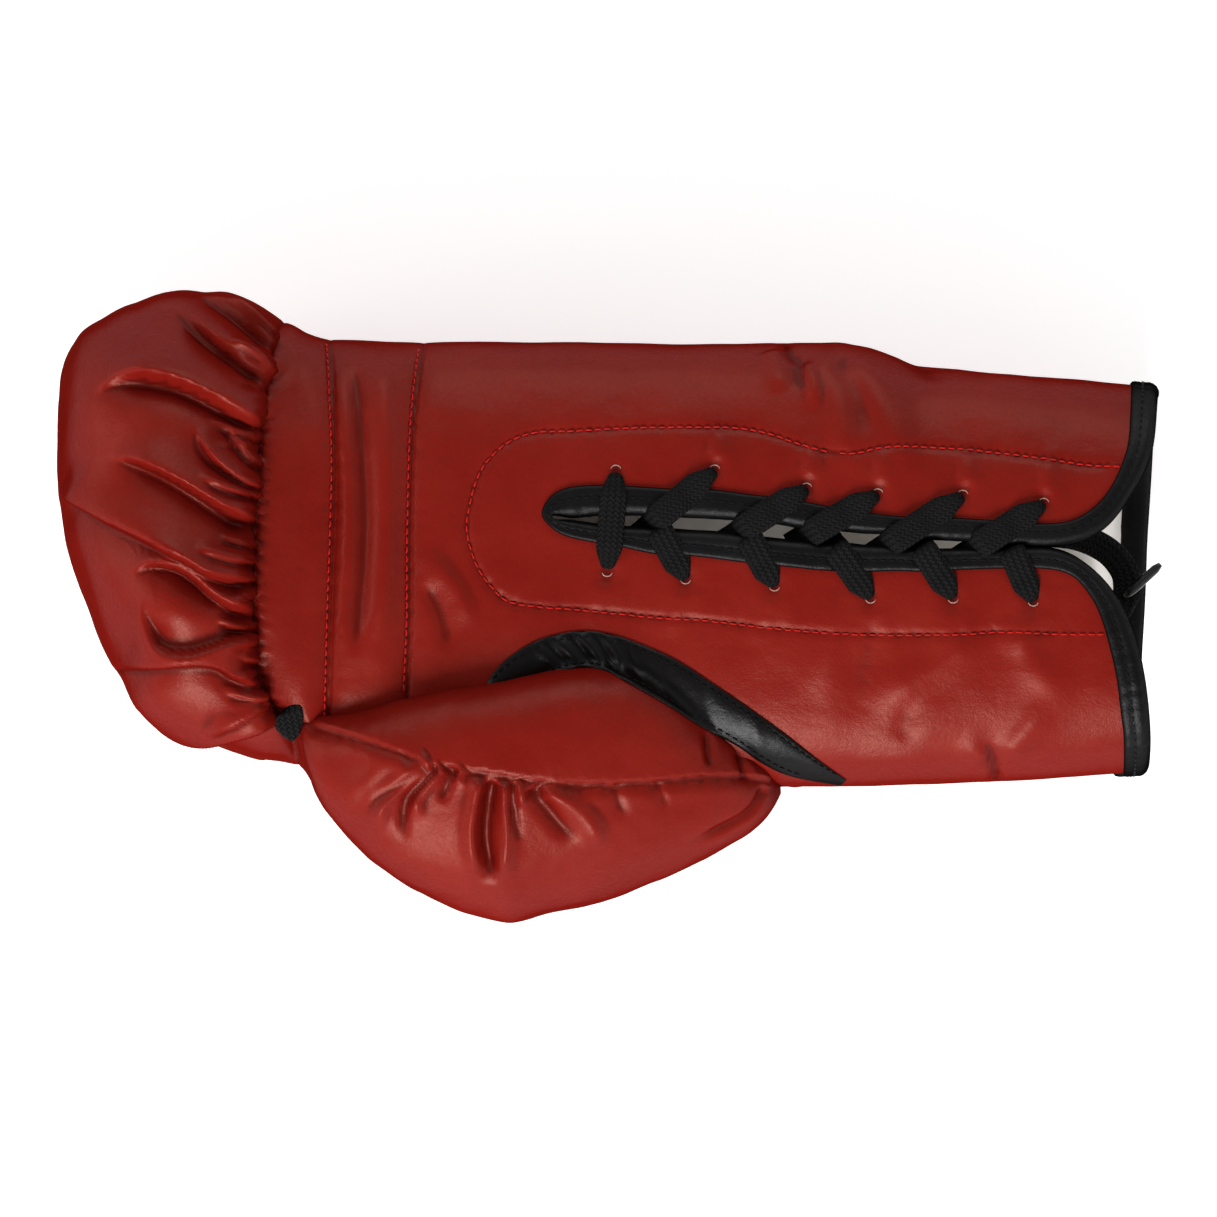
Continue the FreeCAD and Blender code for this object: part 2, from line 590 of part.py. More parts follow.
def thumb_section(x, off):
    y_mid, z_mid, half_w, half_h, tilt = [table(THUMB, x, k) for k in (1, 2, 3, 4, 5)]
    half_w, half_h = max(half_w - off, 0.8), max(half_h - off, 0.8)
    angle = math.radians(tilt)
    pts = []
    for unit_u, unit_w in unit_superellipse(16, THUMB_POWER):
        u, w = half_w * unit_u, half_h * unit_w
        pts.append(V(x, y_mid + u * math.cos(angle) - w * math.sin(angle),
                     z_mid + u * math.sin(angle) + w * math.cos(angle)))
    return closed_curve(pts)


def thumb_body(off):
    """The thumb, off mm inward, with sections closer together at its ends."""
    x0, x1 = THUMB[0][0] + off * 1.2, THUMB[-1][0] - off
    xs = [x0 + (x1 - x0) * (0.5 - 0.5 * math.cos(math.pi * k / 15)) for k in range(16)]
    return Part.makeLoft([thumb_section(x, off) for x in xs], True, False)


def thumb_tube(radius, x0, x1):
    """A round tube along the thumb's axis, narrower at its tip."""
    wires = []
    for k in range(8):
        x = x0 + (x1 - x0) * k / 7
        centre = V(x, table(THUMB_AXIS, x, 1), table(THUMB_AXIS, x, 2))
        circle = Part.Circle(centre, V(1, 0, 0), radius * (1.0 if k else 0.75))
        wires.append(Part.Wire([circle.toShape()]))
    return Part.makeLoft(wires, True, False)


def build_thumb():
    # notch in the tip for the tab
    notch = box(-120.0, -82.0, TAB_Y - 4.8, TAB_Y + 11.5, 20.0, 36.0)
    solid = thumb_body(0.0).cut(outer(-THUMB_CLEAR)).cut(notch)
    thumb_skin = solid.cut(thumb_body(SKIN).cut(outer(-THUMB_CLEAR - SKIN)))
    thumb_foam = thumb_body(FOAM_OFF).cut(outer(-THUMB_CLEAR - SKIN - GAP)).cut(notch)
    entry = Part.makeCylinder(10.5, 55.0, V(44, -30, 4), V(-36, -41, 7))
    palm_side = polygon_prism(THUMB_SEAM + [(70, 200), (-93, 200)])
    far_side = polygon_prism([(x, y - 0.4) for x, y in THUMB_SEAM] + [(70, -200), (-93, -200)])
    save("thumb_inner_panel", thumb_skin.common(palm_side).cut(entry))
    save("thumb_outer_panel", thumb_skin.common(far_side).cut(entry))
    save("thumb_pad", thumb_foam.cut(thumb_tube(12.3, -66.4, 13.4)).cut(entry))
    pocket = thumb_tube(12.0, -66.0, 13.0).cut(thumb_tube(11.0, -64.6, 12.0))
    save("thumb_lining", pocket.cut(entry))


def build_thumb_tab():
    """The webbing tab between the fist and the notch in the thumb's tip."""
    slope = (top_z(-96.0, TAB_Y + 2) - top_z(-96.0, TAB_Y - 2)) / 4.0
    frames = [(on_palm(x, TAB_Y, 1.7), V(0, 1, slope), TAB_W)
              for x in (-101.0, -96.5, -91.0, -86.0)]
    save("thumb_tab", flat_strip(frames, TAB_T), KEEP_SMALL)


# ---------------------------------------------------------------- cuff and flaps
cuff_skin = skin.common(cuff_block)
cuff_foam = foam.common(cuff_block)
cuff_lining = lining.common(cuff_block)


def build_cuff_back():
    panel_end = mouth_region(3.4)        # the panels stop inside the mouth binding
    save("cuff_back_shell", cuff_skin.common(back_half).cut(panel_end))
    save("cuff_back_pad", cuff_foam.common(back_half).cut(mouth_region(7.5)))
    save("cuff_lining", cuff_lining.common(back_half).cut(panel_end))
    rim = bind_wall.common(cuff_block).cut(mouth_region(0.0)).common(mouth_region(6.4))
    groove = outer(-0.15).cut(cavity(1.15)).cut(mouth_region(2.8))
    save("cuff_binding", rim.cut(groove).common(back_half))


def build_flap(side, half, stitches):
    panel = cuff_skin.common(palm_half).cut(panel_cut).cut(lace_holes)
    save(side + "_flap_panel", panel.common(half))
    save(side + "_flap_facing", facing.common(cuff_block).common(half))
    pad = cuff_foam.common(palm_half).cut(facing_pocket).cut(pad_cut).cut(facing)
    save(side + "_flap_pad", pad.cut(lace_holes).common(half))
    flap_lining = cuff_lining.common(palm_half).cut(panel_cut).cut(holes(LINING_HOLE_R))
    save(side + "_flap_lining", flap_lining.common(half))
    save(side + "_flap_binding", slot_binding.common(cuff_block).common(half))
    save(side + "_flap_thread", thread_path(stitches), KEEP_THREAD)


build_hand_leather()
build_hand_padding()
build_thumb_welt()
build_hand_threads()
build_lace()
build_lace_end()
build_finger_shells()
build_finger_padding()
build_grip_bar()
build_thumb()
build_thumb_tab()
build_cuff_back()
build_flap("ulnar", box(y0=FLAP_SPLIT_Y),
           [p for p in FACING_STITCH if p[0] > 74.0 and p[1] > 20])
build_flap("radial", box(y1=FLAP_SPLIT_Y),
           [p for p in FACING_STITCH if 74.0 < p[0] < 144.0 and p[1] < 20])
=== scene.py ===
import bpy
import bmesh
import math
import numpy as np
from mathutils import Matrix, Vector, noise
from mathutils.bvhtree import BVHTree


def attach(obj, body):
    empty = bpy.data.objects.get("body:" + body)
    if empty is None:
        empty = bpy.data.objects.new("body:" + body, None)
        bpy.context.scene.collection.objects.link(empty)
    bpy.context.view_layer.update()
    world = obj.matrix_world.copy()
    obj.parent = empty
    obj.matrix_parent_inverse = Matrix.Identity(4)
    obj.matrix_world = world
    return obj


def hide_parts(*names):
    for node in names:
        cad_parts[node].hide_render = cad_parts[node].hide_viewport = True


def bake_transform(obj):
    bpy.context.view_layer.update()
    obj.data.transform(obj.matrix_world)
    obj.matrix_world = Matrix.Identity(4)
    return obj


# A lace-up boxing glove, left hand, palm up. Everything below is in millimetres about the
# middle of the glove (hand's mid plane at z = 0) and is moved into the row frame at the end.

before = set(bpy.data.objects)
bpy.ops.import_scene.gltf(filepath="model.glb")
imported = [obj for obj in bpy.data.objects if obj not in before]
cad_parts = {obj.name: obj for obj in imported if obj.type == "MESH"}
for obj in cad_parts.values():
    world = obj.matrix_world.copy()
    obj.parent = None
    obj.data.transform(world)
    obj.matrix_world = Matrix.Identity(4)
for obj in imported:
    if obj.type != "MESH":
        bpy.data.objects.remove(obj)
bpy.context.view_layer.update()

SHIFT = np.array([-0.5, 0.25, 62.0])
GRIP_Y0, GRIP_Y1, GRIP_Z = -24.0, 59.0, 11.0
rng = np.random.default_rng(11)
SEAM, ROLL, PALM0, WRIST = -103.0, -82.0, -58.5, 66.0


def q(pts):
    """Plan positions measured in 0.3 mm steps from the top left corner of the plan view."""
    return [((p[0] - 608.5) * 0.3, (608.5 - p[1]) * 0.3) for p in pts]


def smooth(t):
    t = np.clip(t, 0.0, 1.0)
    return t * t * (3 - 2 * t)


def pchip(xs, ys, x):
    xs, ys, x = np.asarray(xs, float), np.asarray(ys, float), np.asarray(x, float)
    h = np.diff(xs)
    d = np.diff(ys) / h
    m = np.zeros_like(ys)
    m[0], m[-1] = d[0], d[-1]
    for i in range(1, len(xs) - 1):
        if d[i - 1] * d[i] > 0:
            w1, w2 = 2 * h[i] + h[i - 1], h[i] + 2 * h[i - 1]
            m[i] = (w1 + w2) / (w1 / d[i - 1] + w2 / d[i])
    i = np.clip(np.searchsorted(xs, x, side="right") - 1, 0, len(xs) - 2)
    t = np.clip((x - xs[i]) / h[i], 0, 1)
    return (
        ys[i] * (1 + 2 * t) * (1 - t) ** 2
        + m[i] * h[i] * t * (1 - t) ** 2
        + ys[i + 1] * t * t * (3 - 2 * t)
        + m[i + 1] * h[i] * t * t * (t - 1)
    )


def spline(pts, n=None, step=None):
    """A smooth curve through points, evenly sampled."""
    p = np.asarray(pts, float)
    p = np.vstack([2 * p[0] - p[1], p, 2 * p[-1] - p[-2]])
    out = []
    for i in range(1, len(p) - 2):
        for t in np.linspace(0, 1, 16, endpoint=False):
            a, b, c, d = p[i - 1], p[i], p[i + 1], p[i + 2]
            out.append(0.5 * (2 * b + (c - a) * t + (2 * a - 5 * b + 4 * c - d) * t * t + (3 * b - a - 3 * c + d) * t**3))
    out.append(p[-2])
    out = np.array(out)
    seg = np.linalg.norm(np.diff(out, axis=0), axis=1)
    s = np.concatenate([[0], np.cumsum(seg)])
    if n is None:
        n = max(2, int(round(s[-1] / step)) + 1)
    u = np.linspace(0, s[-1], n)
    return np.stack([np.interp(u, s, out[:, k]) for k in range(out.shape[1])], axis=1)


def fbm(P, scale, octaves=3, seed=0.0):
    """Fractal noise at points P (mm), scale in mm."""
    flat = P.reshape(-1, 3) / scale + seed
    out = np.empty(len(flat))
    for k, v in enumerate(flat):
        out[k] = noise.fractal(Vector(v), 1.0, 2.0, octaves)
    return out.reshape(P.shape[:-1])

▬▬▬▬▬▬

▸ **WRITTEN PROBLEM**:
Print exactly the run of lines that starts at the line with "build_hand_leather()" and ends at the line with "imported = [obj". Leave out every other line.

▸ **OUTPUT FOR THIS TASK**:
build_hand_leather()
build_hand_padding()
build_thumb_welt()
build_hand_threads()
build_lace()
build_lace_end()
build_finger_shells()
build_finger_padding()
build_grip_bar()
build_thumb()
build_thumb_tab()
build_cuff_back()
build_flap("ulnar", box(y0=FLAP_SPLIT_Y),
           [p for p in FACING_STITCH if p[0] > 74.0 and p[1] > 20])
build_flap("radial", box(y1=FLAP_SPLIT_Y),
           [p for p in FACING_STITCH if 74.0 < p[0] < 144.0 and p[1] < 20])
=== scene.py ===
import bpy
import bmesh
import math
import numpy as np
from mathutils import Matrix, Vector, noise
from mathutils.bvhtree import BVHTree


def attach(obj, body):
    empty = bpy.data.objects.get("body:" + body)
    if empty is None:
        empty = bpy.data.objects.new("body:" + body, None)
        bpy.context.scene.collection.objects.link(empty)
    bpy.context.view_layer.update()
    world = obj.matrix_world.copy()
    obj.parent = empty
    obj.matrix_parent_inverse = Matrix.Identity(4)
    obj.matrix_world = world
    return obj


def hide_parts(*names):
    for node in names:
        cad_parts[node].hide_render = cad_parts[node].hide_viewport = True


def bake_transform(obj):
    bpy.context.view_layer.update()
    obj.data.transform(obj.matrix_world)
    obj.matrix_world = Matrix.Identity(4)
    return obj


# A lace-up boxing glove, left hand, palm up. Everything below is in millimetres about the
# middle of the glove (hand's mid plane at z = 0) and is moved into the row frame at the end.

before = set(bpy.data.objects)
bpy.ops.import_scene.gltf(filepath="model.glb")
imported = [obj for obj in bpy.data.objects if obj not in before]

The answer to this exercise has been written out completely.